*Exercise*: Write out exactly the lines from the line with "Model this object" through the line with "PART_Z = FLOOR_TOP", including both, and nothing more.

*Provided information*:
-----

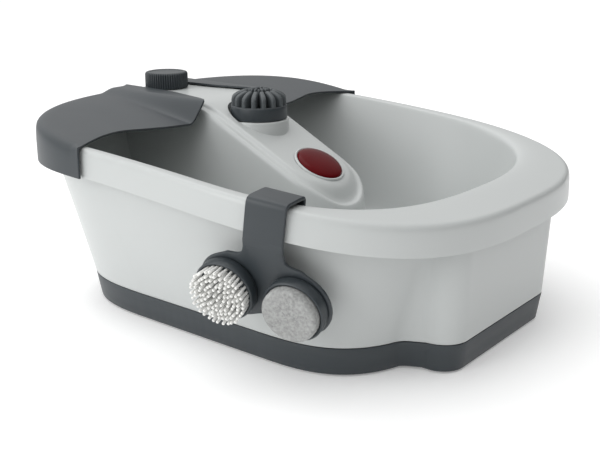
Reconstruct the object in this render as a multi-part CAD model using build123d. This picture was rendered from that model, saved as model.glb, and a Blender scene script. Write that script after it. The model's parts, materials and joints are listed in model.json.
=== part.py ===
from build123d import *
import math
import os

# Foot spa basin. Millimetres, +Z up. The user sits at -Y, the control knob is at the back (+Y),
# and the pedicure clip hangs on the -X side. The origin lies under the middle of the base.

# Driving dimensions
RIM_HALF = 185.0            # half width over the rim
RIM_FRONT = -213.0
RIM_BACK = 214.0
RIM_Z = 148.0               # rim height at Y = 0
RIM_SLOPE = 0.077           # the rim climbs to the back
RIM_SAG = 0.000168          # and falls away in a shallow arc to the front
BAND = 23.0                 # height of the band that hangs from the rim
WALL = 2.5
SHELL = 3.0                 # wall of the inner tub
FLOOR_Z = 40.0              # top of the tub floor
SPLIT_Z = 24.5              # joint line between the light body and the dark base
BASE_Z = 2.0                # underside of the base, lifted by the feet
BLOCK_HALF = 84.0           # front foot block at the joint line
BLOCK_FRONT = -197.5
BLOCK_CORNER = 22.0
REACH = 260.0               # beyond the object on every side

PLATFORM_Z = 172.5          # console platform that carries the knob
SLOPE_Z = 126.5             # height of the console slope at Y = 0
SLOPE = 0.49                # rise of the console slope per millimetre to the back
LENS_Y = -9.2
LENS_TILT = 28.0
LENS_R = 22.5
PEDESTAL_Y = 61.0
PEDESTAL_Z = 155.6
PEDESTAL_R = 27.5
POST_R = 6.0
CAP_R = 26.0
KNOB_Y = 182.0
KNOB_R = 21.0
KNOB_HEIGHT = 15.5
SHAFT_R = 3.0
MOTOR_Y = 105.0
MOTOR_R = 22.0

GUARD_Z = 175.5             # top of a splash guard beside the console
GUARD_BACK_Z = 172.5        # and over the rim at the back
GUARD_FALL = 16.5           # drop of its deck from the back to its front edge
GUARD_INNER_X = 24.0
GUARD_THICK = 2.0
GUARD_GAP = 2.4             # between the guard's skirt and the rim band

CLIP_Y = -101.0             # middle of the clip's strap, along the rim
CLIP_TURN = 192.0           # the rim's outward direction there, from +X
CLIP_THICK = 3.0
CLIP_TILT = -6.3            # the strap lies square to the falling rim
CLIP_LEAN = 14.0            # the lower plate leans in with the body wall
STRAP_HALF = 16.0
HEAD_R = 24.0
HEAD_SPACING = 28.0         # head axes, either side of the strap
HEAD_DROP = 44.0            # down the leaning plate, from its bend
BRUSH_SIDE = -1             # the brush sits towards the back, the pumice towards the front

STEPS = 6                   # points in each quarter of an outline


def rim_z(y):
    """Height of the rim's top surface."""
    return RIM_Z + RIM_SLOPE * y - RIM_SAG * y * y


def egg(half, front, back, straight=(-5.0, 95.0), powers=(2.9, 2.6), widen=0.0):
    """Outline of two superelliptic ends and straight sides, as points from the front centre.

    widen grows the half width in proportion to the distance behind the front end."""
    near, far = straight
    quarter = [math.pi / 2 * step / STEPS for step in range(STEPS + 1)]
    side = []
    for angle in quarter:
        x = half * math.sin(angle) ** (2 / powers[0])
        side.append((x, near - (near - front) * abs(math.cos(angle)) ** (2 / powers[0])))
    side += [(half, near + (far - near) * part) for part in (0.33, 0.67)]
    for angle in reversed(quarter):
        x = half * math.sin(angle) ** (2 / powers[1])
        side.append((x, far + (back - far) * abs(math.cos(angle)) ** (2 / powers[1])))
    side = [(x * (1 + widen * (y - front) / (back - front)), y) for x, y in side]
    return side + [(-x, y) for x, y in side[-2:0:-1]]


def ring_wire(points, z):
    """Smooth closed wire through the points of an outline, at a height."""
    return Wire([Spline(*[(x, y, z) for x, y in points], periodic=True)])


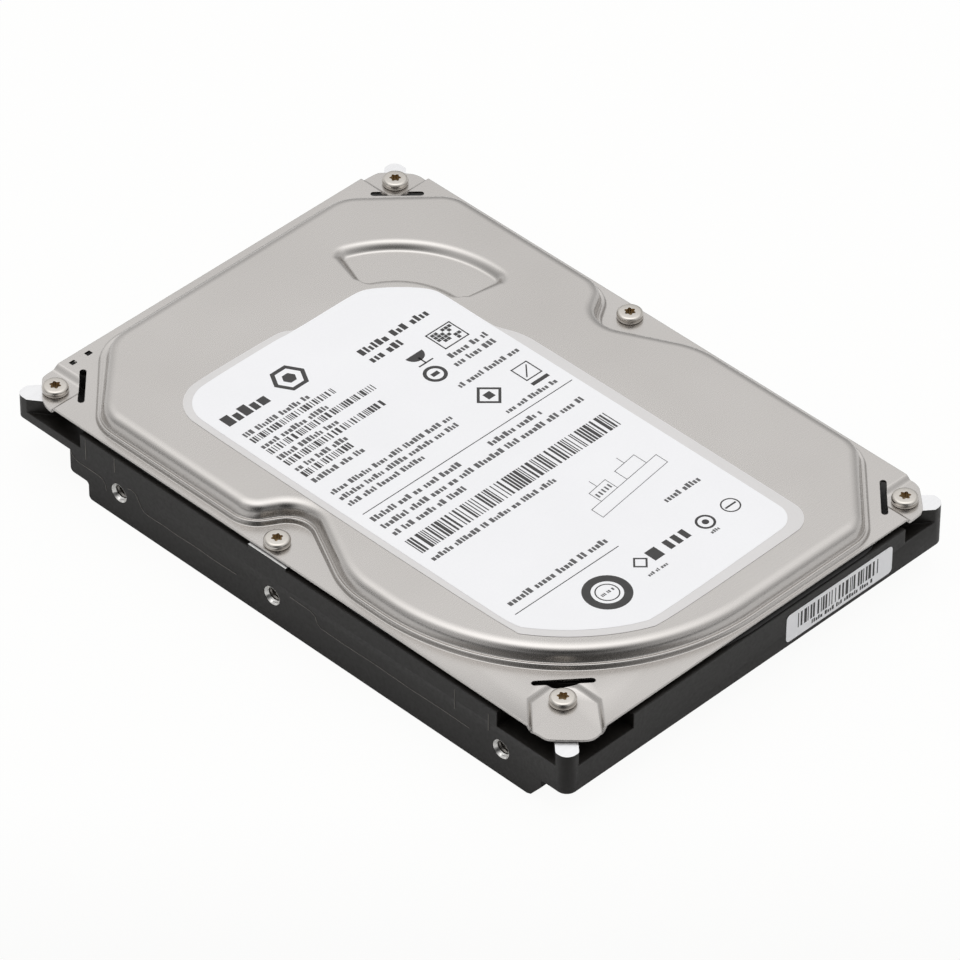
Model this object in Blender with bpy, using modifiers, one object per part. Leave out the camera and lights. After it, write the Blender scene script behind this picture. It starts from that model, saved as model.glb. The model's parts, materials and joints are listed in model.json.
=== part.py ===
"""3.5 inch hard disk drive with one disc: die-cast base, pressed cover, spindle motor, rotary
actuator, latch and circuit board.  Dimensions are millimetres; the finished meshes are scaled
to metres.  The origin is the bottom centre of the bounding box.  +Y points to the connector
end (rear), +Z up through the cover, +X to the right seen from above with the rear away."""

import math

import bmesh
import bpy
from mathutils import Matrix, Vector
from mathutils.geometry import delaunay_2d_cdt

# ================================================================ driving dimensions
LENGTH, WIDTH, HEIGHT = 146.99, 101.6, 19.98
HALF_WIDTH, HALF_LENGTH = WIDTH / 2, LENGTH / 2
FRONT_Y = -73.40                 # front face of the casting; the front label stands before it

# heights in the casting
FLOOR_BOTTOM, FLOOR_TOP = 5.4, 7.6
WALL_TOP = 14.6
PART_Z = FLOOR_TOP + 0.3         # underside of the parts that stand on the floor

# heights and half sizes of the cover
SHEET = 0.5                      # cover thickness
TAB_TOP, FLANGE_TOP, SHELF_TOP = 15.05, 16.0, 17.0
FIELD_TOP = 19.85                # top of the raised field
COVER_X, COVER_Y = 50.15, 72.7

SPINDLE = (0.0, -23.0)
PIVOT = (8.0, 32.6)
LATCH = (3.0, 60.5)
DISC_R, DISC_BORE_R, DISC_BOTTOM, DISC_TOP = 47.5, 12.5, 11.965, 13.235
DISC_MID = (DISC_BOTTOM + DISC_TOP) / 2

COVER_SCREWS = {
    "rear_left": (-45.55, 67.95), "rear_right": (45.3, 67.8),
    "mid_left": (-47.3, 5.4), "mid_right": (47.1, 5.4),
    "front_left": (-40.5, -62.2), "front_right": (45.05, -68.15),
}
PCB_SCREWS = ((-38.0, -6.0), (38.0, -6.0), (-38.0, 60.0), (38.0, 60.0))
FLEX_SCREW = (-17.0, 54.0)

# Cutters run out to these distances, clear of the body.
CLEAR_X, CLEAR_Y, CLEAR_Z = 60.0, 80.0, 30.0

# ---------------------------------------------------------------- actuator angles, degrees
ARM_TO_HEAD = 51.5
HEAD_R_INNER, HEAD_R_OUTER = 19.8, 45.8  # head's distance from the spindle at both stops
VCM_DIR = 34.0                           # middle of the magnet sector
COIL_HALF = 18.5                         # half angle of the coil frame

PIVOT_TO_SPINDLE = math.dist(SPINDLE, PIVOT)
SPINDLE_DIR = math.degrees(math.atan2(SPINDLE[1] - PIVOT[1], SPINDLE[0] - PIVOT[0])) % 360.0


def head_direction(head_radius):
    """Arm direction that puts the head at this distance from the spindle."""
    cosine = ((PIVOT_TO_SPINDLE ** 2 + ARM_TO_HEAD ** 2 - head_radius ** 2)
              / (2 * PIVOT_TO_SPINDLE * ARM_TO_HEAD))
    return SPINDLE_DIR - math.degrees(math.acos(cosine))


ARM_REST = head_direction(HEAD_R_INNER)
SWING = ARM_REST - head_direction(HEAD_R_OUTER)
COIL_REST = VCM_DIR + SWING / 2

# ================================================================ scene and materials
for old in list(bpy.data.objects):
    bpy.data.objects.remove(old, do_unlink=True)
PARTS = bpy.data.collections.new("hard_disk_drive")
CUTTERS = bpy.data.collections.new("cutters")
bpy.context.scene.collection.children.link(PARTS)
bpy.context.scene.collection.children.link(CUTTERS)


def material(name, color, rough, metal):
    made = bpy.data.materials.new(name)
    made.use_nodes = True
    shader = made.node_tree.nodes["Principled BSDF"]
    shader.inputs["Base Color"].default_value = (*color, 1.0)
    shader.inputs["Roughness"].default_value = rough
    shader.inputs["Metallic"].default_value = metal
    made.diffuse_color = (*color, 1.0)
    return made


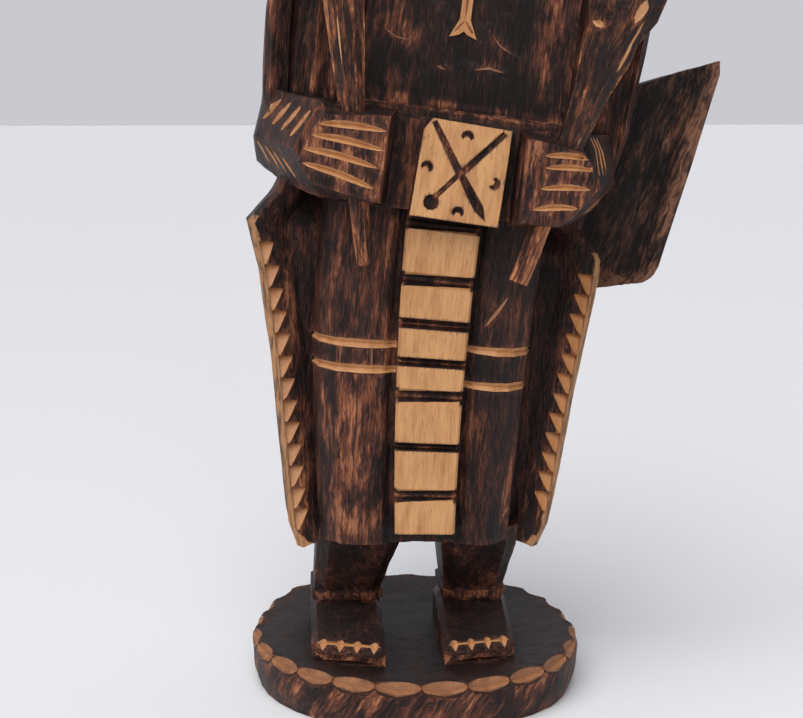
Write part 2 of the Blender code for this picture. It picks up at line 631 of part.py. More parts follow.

-----

*Completed exercise*:
Model this object in Blender with bpy, using modifiers, one object per part. Leave out the camera and lights. After it, write the Blender scene script behind this picture. It starts from that model, saved as model.glb. The model's parts, materials and joints are listed in model.json.
=== part.py ===
"""3.5 inch hard disk drive with one disc: die-cast base, pressed cover, spindle motor, rotary
actuator, latch and circuit board.  Dimensions are millimetres; the finished meshes are scaled
to metres.  The origin is the bottom centre of the bounding box.  +Y points to the connector
end (rear), +Z up through the cover, +X to the right seen from above with the rear away."""

import math

import bmesh
import bpy
from mathutils import Matrix, Vector
from mathutils.geometry import delaunay_2d_cdt

# ================================================================ driving dimensions
LENGTH, WIDTH, HEIGHT = 146.99, 101.6, 19.98
HALF_WIDTH, HALF_LENGTH = WIDTH / 2, LENGTH / 2
FRONT_Y = -73.40                 # front face of the casting; the front label stands before it

# heights in the casting
FLOOR_BOTTOM, FLOOR_TOP = 5.4, 7.6
WALL_TOP = 14.6
PART_Z = FLOOR_TOP + 0.3         # underside of the parts that stand on the floor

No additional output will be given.